26 July 2006
tell your friends...
Words by Hannah Clemens//Illustration by Shannon Palmer
The angriest song Thom Yorke has ever written is on this album, though you might be hard-pressed to find it. No, it’s not the menacing stalker diatribe of “Skip Divided” or the fed-up declarations of “Black Swan.” It’s the eerie, slightly drowsy slope of “Harrowdown Hill,” written about David Kelly, the U.N. weapons inspector whose death on the titular hill was ruled a suicide after an allegedly insufficient investigation. “Where’s the blood?” Yorke demands, before the song spirals out of control and he repeats, “I felt me slipping in and out of consciousness.” His outrage is clear, but unlike much of the politically-charged music released in the past year, he focused his anger to the finest possible point and “Harrowdown Hill” is effective because of that attention to detail.
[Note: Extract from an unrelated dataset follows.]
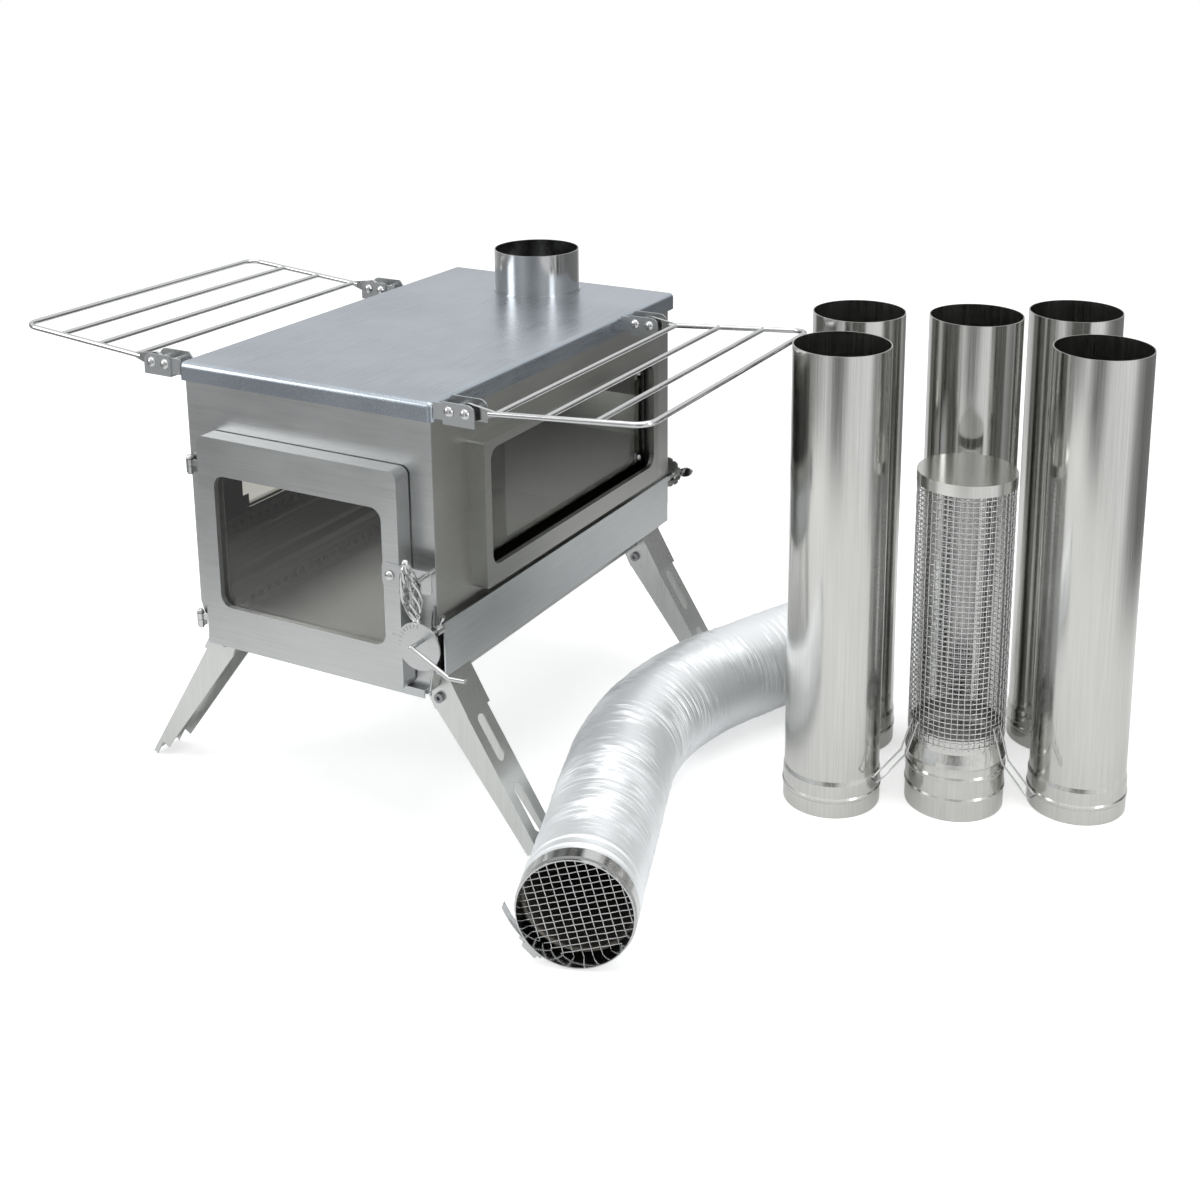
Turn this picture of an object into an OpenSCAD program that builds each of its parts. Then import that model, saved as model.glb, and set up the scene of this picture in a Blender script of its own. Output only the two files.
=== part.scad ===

Thumbing his nose at our expectations yet again, Yorke chose to release “Harrowdown” as the first single from his album, rather than the decidedly more formattable (if censorship-worthy) “Black Swan.” Here Yorke resorts to the most straightforward of choruses: “this is fucked up” becomes a mantra both accurate and strangely soothing. He pleads against Nietzsche-esque mental breakdowns when he declares, “you cannot kick start a dead horse/you just cross yourself and walk away.” This defeatist message belies his devotion to causes that many consider lost, like fair trade and the fight against global warming, but Yorke doesn’t make it particularly clear what that dead horse really is. He has voiced his opinion on so many political issues, one could pretty much choose at random. Unlike some of the not-so-timeless protest music against Bush, Blair, and the war in Iraq, Yorke couples his disgust with genuinely poetic imagery of people being “crushed like biscuit crumbs” despite trying to please everyone. If music has to have serious political weight, the best we can hope for is songs like “Harrowdown Hill” and “Black Swan,” every bit as listenable as they are infuriated.